● **Directive**
Repeat everything from the line holding "of the lip." to the line holding "from mathutils import Euler, Matrix, Quaternion, Vector, kdtree", inclusive, exactly. Leave out the rest.

-- start Data provided --

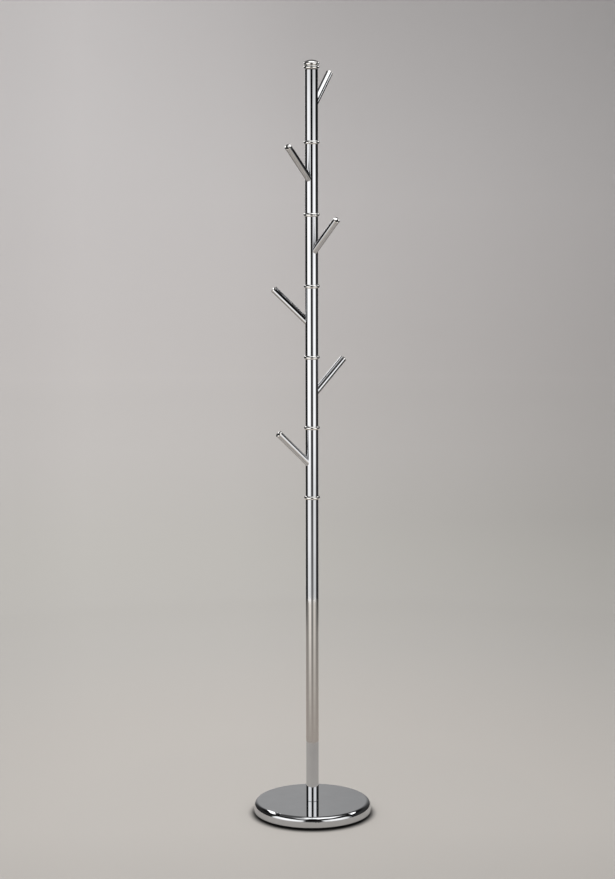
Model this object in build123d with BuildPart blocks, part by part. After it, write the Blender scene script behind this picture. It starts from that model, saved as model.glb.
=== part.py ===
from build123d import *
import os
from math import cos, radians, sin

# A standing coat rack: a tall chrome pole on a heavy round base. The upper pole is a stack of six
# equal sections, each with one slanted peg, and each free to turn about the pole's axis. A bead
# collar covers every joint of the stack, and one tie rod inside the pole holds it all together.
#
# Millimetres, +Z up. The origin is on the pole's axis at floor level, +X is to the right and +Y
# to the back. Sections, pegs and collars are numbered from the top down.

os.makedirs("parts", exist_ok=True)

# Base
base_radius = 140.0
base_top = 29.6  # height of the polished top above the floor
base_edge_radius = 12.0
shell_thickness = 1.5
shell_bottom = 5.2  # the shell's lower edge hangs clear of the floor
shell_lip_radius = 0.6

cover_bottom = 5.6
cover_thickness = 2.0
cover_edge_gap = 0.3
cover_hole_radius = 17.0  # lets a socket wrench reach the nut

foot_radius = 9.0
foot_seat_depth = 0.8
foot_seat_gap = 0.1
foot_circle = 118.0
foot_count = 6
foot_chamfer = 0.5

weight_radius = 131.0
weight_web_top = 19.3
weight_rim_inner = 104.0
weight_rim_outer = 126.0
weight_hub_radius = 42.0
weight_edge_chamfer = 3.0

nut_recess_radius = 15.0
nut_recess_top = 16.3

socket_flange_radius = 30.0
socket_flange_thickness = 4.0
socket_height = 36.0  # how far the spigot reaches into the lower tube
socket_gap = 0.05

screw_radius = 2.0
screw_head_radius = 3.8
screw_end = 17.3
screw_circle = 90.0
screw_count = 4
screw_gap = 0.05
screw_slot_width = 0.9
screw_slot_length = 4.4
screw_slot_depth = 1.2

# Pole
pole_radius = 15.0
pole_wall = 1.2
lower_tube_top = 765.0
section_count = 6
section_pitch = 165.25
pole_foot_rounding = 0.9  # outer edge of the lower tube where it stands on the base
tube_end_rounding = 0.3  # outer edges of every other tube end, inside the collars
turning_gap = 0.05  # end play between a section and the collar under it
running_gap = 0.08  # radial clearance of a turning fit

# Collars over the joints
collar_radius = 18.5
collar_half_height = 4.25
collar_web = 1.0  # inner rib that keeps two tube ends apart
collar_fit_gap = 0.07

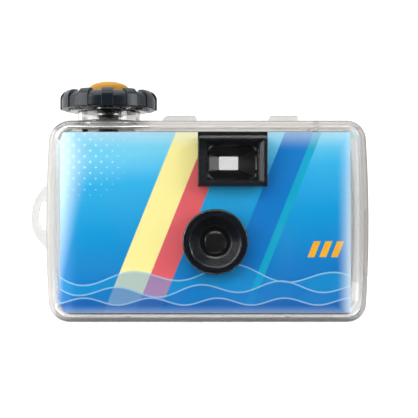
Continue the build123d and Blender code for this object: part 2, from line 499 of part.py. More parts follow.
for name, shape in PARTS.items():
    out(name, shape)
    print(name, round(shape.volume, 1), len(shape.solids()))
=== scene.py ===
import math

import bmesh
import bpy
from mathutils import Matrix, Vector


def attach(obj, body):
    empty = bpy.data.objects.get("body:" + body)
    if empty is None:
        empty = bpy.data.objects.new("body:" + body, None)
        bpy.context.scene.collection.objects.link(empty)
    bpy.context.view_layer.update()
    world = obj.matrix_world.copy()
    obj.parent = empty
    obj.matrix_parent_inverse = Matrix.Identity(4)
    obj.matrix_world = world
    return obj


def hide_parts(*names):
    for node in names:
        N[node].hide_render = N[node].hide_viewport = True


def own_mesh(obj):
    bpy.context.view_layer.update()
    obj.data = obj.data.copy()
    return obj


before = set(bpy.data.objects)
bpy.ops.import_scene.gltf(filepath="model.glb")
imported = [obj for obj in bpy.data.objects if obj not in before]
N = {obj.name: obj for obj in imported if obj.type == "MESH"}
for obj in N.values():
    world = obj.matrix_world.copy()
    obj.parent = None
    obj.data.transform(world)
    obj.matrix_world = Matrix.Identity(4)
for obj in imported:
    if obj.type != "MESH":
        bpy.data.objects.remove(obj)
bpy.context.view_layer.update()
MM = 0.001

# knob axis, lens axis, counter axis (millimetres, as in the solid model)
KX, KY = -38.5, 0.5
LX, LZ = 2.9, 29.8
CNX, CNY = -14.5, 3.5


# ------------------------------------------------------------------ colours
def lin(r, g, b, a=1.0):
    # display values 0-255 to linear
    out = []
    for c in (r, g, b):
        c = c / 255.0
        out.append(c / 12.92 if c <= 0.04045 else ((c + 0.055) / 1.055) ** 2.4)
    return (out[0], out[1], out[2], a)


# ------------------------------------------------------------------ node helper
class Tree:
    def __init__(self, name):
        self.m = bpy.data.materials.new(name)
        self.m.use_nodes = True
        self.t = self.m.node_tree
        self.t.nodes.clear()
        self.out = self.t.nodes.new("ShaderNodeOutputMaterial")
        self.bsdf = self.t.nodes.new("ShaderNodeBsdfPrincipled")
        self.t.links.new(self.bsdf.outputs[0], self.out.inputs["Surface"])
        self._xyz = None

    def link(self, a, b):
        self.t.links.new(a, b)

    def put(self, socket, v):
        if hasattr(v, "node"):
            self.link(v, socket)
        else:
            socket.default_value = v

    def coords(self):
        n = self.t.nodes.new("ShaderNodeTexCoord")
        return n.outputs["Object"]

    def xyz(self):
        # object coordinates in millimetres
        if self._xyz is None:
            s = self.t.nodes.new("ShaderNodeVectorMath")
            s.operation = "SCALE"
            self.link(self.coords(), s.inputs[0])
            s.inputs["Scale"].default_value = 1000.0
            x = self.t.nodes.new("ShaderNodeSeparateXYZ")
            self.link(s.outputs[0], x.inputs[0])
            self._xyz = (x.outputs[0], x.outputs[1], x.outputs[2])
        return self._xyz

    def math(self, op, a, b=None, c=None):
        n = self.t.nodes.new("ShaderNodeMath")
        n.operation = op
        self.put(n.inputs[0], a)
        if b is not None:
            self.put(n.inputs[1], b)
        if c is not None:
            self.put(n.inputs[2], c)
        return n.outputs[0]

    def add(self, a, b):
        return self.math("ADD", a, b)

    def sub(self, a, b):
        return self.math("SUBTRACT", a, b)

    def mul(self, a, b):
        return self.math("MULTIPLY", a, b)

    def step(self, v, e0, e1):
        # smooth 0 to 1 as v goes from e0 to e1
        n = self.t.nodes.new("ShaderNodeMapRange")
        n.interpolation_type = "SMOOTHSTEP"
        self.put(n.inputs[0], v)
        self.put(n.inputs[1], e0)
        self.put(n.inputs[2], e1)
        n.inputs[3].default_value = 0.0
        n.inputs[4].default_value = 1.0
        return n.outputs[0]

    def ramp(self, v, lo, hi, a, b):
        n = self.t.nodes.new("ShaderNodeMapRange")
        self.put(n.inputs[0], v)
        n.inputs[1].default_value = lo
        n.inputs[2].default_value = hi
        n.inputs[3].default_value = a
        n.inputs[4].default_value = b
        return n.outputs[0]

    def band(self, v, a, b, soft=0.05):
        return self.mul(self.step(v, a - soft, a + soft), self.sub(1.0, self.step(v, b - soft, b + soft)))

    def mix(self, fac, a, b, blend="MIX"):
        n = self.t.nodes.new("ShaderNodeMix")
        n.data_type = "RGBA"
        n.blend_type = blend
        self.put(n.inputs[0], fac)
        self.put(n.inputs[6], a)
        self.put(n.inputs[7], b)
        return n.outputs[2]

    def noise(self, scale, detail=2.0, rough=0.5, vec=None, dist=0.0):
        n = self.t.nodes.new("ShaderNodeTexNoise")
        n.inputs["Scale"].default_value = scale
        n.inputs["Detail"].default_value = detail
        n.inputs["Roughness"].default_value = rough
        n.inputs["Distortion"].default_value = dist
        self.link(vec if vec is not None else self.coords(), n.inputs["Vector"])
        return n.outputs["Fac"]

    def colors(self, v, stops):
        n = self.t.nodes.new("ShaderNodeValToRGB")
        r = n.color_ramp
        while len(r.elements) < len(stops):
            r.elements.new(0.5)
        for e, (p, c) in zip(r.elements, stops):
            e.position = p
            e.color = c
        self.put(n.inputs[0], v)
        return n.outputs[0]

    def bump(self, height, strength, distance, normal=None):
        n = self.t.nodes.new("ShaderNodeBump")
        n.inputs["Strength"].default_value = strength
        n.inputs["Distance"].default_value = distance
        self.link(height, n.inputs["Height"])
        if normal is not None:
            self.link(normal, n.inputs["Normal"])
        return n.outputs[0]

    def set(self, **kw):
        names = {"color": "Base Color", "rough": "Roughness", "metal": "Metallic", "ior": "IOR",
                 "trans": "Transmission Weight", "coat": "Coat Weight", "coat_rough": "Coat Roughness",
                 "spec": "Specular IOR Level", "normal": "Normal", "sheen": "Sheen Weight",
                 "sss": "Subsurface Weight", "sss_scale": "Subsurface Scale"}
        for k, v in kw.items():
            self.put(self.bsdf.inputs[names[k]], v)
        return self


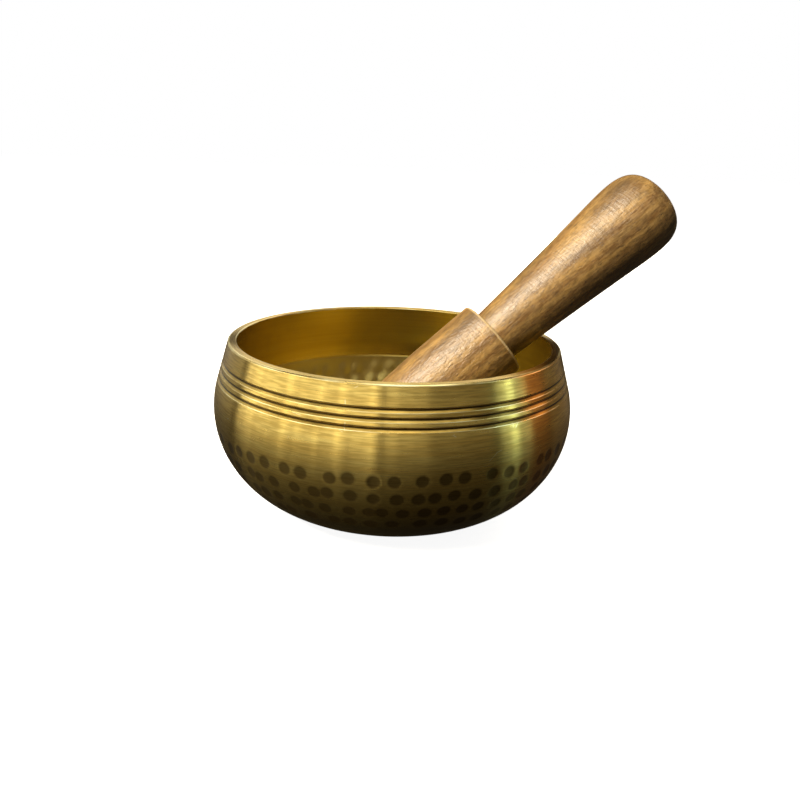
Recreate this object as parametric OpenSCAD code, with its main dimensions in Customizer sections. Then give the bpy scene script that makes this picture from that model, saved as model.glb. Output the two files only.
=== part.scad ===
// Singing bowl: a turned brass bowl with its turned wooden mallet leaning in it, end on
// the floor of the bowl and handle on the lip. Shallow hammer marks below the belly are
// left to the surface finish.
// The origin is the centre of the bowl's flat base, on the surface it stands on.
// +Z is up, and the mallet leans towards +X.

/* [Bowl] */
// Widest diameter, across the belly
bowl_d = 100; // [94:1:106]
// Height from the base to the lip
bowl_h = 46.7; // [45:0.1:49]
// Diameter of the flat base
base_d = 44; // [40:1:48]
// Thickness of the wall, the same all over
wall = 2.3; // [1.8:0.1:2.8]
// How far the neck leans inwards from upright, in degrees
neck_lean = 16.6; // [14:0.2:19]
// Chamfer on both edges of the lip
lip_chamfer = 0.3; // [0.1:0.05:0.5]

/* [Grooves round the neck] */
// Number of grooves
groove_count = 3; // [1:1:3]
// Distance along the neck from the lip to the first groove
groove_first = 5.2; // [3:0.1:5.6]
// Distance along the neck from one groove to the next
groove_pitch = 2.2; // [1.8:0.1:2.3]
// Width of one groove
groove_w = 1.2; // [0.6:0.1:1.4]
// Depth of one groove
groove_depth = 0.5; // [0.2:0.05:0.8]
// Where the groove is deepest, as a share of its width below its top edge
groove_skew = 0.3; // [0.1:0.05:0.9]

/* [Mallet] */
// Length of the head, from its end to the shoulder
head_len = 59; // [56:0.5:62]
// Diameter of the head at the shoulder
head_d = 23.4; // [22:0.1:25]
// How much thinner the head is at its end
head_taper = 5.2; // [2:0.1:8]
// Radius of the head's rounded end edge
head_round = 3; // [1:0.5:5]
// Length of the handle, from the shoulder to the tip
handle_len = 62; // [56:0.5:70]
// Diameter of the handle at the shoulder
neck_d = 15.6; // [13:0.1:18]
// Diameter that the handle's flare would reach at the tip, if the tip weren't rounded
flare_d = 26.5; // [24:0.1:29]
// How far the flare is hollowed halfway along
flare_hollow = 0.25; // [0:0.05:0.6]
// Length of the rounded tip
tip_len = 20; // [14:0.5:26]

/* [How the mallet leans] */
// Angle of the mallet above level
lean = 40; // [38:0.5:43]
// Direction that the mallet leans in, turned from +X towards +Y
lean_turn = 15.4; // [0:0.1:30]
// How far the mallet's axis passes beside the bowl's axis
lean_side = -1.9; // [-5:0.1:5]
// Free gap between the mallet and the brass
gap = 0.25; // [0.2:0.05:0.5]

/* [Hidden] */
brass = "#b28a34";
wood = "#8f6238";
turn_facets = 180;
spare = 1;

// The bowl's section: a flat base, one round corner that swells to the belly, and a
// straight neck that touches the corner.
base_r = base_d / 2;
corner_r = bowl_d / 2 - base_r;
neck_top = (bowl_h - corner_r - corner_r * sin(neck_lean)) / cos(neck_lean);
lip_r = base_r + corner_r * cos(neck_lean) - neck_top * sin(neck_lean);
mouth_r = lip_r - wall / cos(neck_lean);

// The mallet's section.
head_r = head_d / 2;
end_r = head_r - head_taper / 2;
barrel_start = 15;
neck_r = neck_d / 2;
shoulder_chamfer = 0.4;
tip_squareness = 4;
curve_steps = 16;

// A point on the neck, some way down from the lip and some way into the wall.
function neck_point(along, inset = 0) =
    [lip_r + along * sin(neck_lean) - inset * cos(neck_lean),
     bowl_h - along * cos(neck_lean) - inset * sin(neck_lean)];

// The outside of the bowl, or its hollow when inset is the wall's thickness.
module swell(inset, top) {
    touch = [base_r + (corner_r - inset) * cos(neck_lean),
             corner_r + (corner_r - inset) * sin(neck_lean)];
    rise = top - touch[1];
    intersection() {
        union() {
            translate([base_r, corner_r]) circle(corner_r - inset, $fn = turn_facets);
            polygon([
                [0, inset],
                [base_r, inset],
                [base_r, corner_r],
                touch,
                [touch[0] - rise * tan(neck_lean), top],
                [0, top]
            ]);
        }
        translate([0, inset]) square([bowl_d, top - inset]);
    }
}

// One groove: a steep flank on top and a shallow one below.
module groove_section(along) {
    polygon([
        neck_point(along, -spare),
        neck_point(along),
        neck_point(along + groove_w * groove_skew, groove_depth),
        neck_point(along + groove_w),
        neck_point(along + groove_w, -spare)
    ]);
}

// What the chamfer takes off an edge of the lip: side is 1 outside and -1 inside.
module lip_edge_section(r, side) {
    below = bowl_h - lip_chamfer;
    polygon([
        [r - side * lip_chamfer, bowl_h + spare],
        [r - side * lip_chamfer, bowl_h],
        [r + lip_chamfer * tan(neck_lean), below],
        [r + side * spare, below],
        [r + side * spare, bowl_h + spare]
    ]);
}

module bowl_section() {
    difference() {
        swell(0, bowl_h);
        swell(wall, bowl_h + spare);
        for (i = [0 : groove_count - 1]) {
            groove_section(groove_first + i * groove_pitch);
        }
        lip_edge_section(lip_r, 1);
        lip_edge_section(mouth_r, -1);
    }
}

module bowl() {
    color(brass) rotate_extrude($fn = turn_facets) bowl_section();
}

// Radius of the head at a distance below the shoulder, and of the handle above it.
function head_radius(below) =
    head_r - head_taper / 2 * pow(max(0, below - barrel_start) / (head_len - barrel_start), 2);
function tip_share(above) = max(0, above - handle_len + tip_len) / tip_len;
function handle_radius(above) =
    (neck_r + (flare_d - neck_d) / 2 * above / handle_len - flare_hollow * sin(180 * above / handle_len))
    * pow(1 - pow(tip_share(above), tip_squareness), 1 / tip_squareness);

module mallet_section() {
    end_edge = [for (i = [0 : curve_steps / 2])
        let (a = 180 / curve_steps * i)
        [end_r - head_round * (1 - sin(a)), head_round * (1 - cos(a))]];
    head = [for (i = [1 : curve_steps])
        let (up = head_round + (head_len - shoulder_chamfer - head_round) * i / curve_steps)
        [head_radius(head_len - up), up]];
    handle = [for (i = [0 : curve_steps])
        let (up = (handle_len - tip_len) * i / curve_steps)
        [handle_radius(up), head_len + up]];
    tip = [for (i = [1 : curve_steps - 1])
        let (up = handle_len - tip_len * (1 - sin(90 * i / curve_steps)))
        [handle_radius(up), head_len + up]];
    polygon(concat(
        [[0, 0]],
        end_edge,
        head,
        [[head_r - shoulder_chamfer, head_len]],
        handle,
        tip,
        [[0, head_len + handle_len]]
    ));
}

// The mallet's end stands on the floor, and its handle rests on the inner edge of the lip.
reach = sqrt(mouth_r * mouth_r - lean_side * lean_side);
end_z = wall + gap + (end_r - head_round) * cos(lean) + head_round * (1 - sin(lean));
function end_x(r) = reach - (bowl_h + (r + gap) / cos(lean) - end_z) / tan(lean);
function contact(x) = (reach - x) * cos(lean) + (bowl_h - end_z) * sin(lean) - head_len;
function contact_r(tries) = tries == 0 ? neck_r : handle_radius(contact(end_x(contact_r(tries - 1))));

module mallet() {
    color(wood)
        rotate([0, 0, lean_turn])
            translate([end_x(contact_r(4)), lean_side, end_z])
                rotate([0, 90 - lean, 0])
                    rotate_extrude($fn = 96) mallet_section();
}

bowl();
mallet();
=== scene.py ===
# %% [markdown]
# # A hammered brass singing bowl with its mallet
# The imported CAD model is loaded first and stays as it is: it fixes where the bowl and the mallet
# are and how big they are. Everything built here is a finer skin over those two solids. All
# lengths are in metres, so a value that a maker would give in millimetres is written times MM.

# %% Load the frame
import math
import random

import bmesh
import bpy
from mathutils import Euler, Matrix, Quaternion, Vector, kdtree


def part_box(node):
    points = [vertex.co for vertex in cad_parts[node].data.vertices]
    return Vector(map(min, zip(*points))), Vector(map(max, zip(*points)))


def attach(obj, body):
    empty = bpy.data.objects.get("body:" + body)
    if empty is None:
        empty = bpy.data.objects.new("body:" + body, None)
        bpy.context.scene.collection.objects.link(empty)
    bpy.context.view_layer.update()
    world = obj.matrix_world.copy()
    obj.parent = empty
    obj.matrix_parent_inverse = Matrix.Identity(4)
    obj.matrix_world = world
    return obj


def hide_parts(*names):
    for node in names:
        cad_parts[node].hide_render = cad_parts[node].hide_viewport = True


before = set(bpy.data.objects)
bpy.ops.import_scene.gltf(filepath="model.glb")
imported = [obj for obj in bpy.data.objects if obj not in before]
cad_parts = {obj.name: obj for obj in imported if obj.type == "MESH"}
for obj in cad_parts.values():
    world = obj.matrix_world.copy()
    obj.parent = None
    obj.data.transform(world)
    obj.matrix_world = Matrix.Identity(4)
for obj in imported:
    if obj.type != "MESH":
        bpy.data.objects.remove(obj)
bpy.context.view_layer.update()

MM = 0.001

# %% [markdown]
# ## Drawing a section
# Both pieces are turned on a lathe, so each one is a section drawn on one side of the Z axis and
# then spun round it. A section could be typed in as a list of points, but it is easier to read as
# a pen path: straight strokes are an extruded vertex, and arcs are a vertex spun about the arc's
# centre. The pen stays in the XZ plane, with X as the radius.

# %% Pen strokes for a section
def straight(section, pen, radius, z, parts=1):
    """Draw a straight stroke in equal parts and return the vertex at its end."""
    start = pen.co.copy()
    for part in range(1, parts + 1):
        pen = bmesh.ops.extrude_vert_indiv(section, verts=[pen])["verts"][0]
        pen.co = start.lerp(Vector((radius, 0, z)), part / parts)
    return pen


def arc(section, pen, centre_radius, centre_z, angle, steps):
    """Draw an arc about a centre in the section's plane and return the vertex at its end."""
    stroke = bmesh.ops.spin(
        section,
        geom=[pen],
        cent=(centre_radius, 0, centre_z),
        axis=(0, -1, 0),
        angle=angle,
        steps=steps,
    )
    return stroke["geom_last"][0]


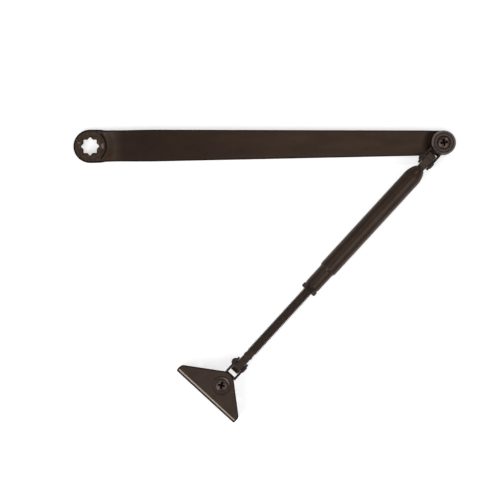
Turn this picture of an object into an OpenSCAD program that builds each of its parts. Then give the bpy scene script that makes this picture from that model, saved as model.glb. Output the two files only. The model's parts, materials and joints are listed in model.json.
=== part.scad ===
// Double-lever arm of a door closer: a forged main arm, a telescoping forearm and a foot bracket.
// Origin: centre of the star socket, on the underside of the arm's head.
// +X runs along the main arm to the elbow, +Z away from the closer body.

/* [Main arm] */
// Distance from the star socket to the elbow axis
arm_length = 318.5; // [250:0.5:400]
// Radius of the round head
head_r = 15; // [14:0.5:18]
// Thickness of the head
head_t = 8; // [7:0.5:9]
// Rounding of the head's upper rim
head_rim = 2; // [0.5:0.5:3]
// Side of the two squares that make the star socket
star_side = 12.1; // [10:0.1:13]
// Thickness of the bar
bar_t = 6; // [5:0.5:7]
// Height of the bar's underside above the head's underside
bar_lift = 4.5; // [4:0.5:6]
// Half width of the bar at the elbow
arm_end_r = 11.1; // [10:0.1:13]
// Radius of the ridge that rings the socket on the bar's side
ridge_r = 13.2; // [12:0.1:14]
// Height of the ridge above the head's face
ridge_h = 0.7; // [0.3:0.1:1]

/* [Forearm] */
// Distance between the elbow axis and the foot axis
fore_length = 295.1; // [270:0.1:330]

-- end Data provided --

● **Result of this exercise**
// The mallet's end stands on the floor, and its handle rests on the inner edge of the lip.
reach = sqrt(mouth_r * mouth_r - lean_side * lean_side);
end_z = wall + gap + (end_r - head_round) * cos(lean) + head_round * (1 - sin(lean));
function end_x(r) = reach - (bowl_h + (r + gap) / cos(lean) - end_z) / tan(lean);
function contact(x) = (reach - x) * cos(lean) + (bowl_h - end_z) * sin(lean) - head_len;
function contact_r(tries) = tries == 0 ? neck_r : handle_radius(contact(end_x(contact_r(tries - 1))));

module mallet() {
    color(wood)
        rotate([0, 0, lean_turn])
            translate([end_x(contact_r(4)), lean_side, end_z])
                rotate([0, 90 - lean, 0])
                    rotate_extrude($fn = 96) mallet_section();
}

bowl();
mallet();
=== scene.py ===
# %% [markdown]
# # A hammered brass singing bowl with its mallet
# The imported CAD model is loaded first and stays as it is: it fixes where the bowl and the mallet
# are and how big they are. Everything built here is a finer skin over those two solids. All
# lengths are in metres, so a value that a maker would give in millimetres is written times MM.

# %% Load the frame
import math
import random

import bmesh
import bpy
from mathutils import Euler, Matrix, Quaternion, Vector, kdtree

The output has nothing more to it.